Pages with low or no internal links pointing to them are at a higher risk of not being seen by target audiences or by search engine bots.
Start to think of internal linking as part of your SEO content strategy to ensure that new pieces of content are going live with internal links pointing to them.. This can help search engines and people more easily find new pieces of content.
Additionally, by making it part of your SEO content strategy you’ll be able identify relevant links proactively prior to the page going live, rather than retroactively having to make updates and trying to remember what the page was about.
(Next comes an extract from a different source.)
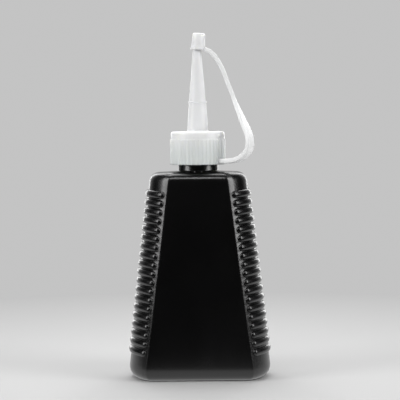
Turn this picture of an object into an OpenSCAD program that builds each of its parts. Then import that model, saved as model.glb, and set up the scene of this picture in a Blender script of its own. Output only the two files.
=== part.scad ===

Taking the time to perform an audit on a site’s internal linking structure, gives you an opportunity to find things like broken internal links and orphaned pages. Screaming Frog is our tool of choice to perform an internal linking audit.
Screaming Frog allows users to see pertinent information like internal link anchor text, directives, links per page, and more.
For step-by-step instructions for how to use Screaming Frog to audit a site’s internal links, please reference Seer’s Screaming Frog Guide.
A free way to identify internal links is by leveraging search operators in Google. Specifically, we’ll want to use the “site:” operator which restricts search results to only those from a specified site.
Leveraging the “site:” operator we can search for specific words or phrases to find related content to the piece of content we’re optimizing and finding internal linking opportunities for!
For example, to find internal linking opportunities for this post, I’d search site:seerinteractive.com “internal linking” to find existing articles that cover this topic.
Then, I would look at the content on these pages a little more closely and determine the optimal placement of an internal link pointing to this blog post.
Going back to our subway example, without a well thought out internal linking strategy the map of the subway may as well be the maze at the end of the movie The Shining (and we all know how that ended).